Give a verbatim quotation of every record.
── RECORDS SUPPLIED ──
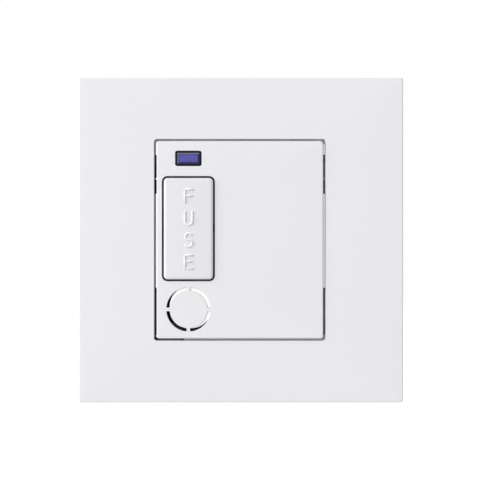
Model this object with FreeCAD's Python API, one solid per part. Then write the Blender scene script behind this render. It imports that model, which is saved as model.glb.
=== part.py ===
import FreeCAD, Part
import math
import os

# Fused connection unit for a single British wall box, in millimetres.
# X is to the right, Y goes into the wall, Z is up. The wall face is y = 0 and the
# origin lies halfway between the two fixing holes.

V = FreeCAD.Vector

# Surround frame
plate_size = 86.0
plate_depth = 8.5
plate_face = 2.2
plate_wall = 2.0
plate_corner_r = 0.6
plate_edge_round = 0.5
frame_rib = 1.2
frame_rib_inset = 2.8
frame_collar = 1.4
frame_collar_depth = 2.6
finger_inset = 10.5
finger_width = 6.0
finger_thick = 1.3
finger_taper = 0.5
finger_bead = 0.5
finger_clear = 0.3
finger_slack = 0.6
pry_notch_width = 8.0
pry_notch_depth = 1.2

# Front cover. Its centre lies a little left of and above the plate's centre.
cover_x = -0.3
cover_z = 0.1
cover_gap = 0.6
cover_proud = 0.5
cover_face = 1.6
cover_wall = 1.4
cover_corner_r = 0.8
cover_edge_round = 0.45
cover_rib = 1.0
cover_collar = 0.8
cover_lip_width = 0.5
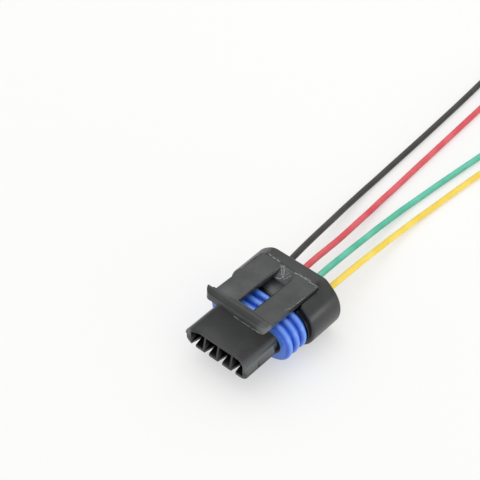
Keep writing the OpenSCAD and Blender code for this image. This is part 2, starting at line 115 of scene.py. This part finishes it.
───
▸ ANSWER FOR THE TASK:
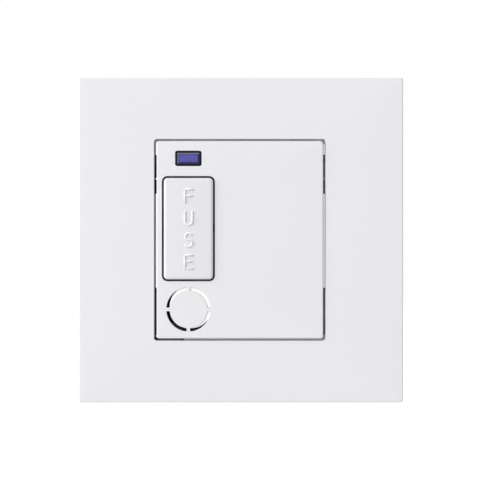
Model this object with FreeCAD's Python API, one solid per part. Then write the Blender scene script behind this render. It imports that model, which is saved as model.glb.
=== part.py ===
import FreeCAD, Part
import math
import os

# Fused connection unit for a single British wall box, in millimetres.
# X is to the right, Y goes into the wall, Z is up. The wall face is y = 0 and the
# origin lies halfway between the two fixing holes.

V = FreeCAD.Vector

# Surround frame
plate_size = 86.0
plate_depth = 8.5
plate_face = 2.2
plate_wall = 2.0
plate_corner_r = 0.6
plate_edge_round = 0.5
frame_rib = 1.2
frame_rib_inset = 2.8
frame_collar = 1.4
frame_collar_depth = 2.6
finger_inset = 10.5
finger_width = 6.0
finger_thick = 1.3
finger_taper = 0.5
finger_bead = 0.5
finger_clear = 0.3
finger_slack = 0.6
pry_notch_width = 8.0
pry_notch_depth = 1.2

# Front cover. Its centre lies a little left of and above the plate's centre.
cover_x = -0.3
cover_z = 0.1
cover_gap = 0.6
cover_proud = 0.5
cover_face = 1.6
cover_wall = 1.4
cover_corner_r = 0.8
cover_edge_round = 0.45
cover_rib = 1.0
cover_collar = 0.8
cover_lip_width = 0.5
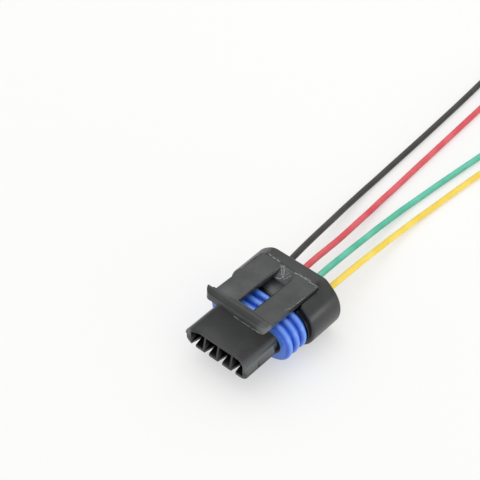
Keep writing the OpenSCAD and Blender code for this image. This is part 2, starting at line 115 of scene.py. This part finishes it.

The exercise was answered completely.